Not long after his release from the cachot, Stewart did manage to effect an escape of sorts when he exchanged identity with a regular prisoner and was transferred to Arras in the north of France. This time, due to his assumed identity, Stewart was allowed to walk unchained and he revelled in the joy of walking freely after “having travelled not less than fifteen hundred miles in chains.”




Journey of ALexander Stewart
Earlier stages in red, later in green

Despite the hardships he suffered, throughout his incarceration Stewart demonstrated an unquenchable thirst for knowledge. He went to enormous lengths to copy or acquire French grammars, literature and text-books which he carried with him during every forced march and failed escape attempt. By the time Stewart reached Arras he had been fluent in written and spoken French or many years and, after setting up classes for the other prisoners, he was recruited by the camp commandant, a popular officer of the Ancien Régime, to act as translator and to administer the men’s pay and allowances.

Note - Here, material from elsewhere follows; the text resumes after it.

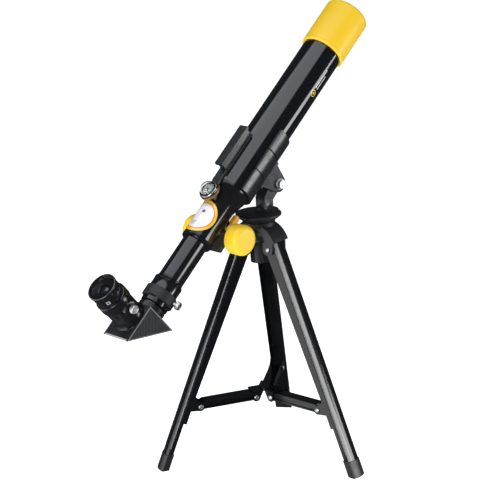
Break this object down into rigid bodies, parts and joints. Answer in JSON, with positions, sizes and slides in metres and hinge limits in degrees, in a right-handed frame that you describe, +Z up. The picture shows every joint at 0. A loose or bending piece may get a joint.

As the war finally drew to a close, the prison depots were broken up and Stewart was appointed to escort the Arras prisoner to the coast, arrange their transport and billets along the way and administer their finances. Stewart did his duty until they reached Rennes where he left his charges and set off for St. Malo and thence for England. On landing in Portsmouth, Stewart and his companion were sent to the guardship, however as they did not belong to the Kings service they were soon released and sent on their way with only a few francs between them. Their money soon ran out so, at the first town they came to, they applied to the mayor for assistance “after the French fashion”, however they were turned away. After being sent packing from several towns Stewart felt

“…so hurt that I said I would perish by the roadside rather than ask again. I already felt I could spit in the face of England and abandon it forever. We were not culprits. We did not occasion the war. Such treatment was insult added to injury.”

Stewart did eventually manage to make his way to London where, struggling to keep body and soul together, he was forced to sell the precious, hard won books that he had carried the length and breadth of France. “I would willingly have parted with some of my blood instead of them”, he remembered ruefully, many years later. Eventually Stewart managed to secure a berth on a merchant ship bound for St Petersburg, Cronstadt and Elsinore. On returning to England several months later, Stewart had the misfortune to be seized by a press gang and imprisoned in the guardship at South Shields. Luckily, his captain was able to plead for his release and Stewart was finally able to return to his home in Kirkaldy in early 1815, almost eleven years after he had left.

Later in life, Stewart made good use of the language skills and education he had worked so hard to gain during his long years of captivity in France. He built a successful career for himself, first as a teacher and later as a dissenting minister for the Parish of Barnet, just outside London. Stewart brought the same pugnacious determination that had helped him to survive in France, to his new ministry at Barnet where he transformed the fortunes of the dissenting church and established a successful school. He also married and had a large family. Stewart celebrated his golden wedding anniversary in January 1874 and ten months later, passed away at the ripe old age of 84.